While the business is often consulted on alternative ways
of working he has noticed an increase recently in clients
seeking more information on redundancy procedures.
Established flexible workers such as interim managers are
sometimes hired to make the hard decisions in restructuring,
including job cutting, admits Paul Botting, chairman of
the Interim Management Association.
“They bring an independence and objectivity in to
the workplace. An experienced interim will have worked in
many different sectors and is familiar with the kind of
restructuring that happens in a recession,” he says.

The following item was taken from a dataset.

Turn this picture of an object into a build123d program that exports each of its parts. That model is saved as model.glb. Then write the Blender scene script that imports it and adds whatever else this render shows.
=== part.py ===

Flexible working seems here to stay but there is little
room for sentiment in the employment of contract and temporary
staff. Wolfgang Clement, Chairman of the Adecco Institute,
a research institute established by the Adecco staffing
group, says that while qualified and skilled employees remain
in demand, temporary work prospects for semi-skilled and
unqualified workers are declining.
“Flexible labour markets help get over a crisis
more quickly,” he says. “But in this kind of
market people shouldn’t be in doubt that qualifications
and skills are the best protection for the worker and the
most reliable guarantees for job security.”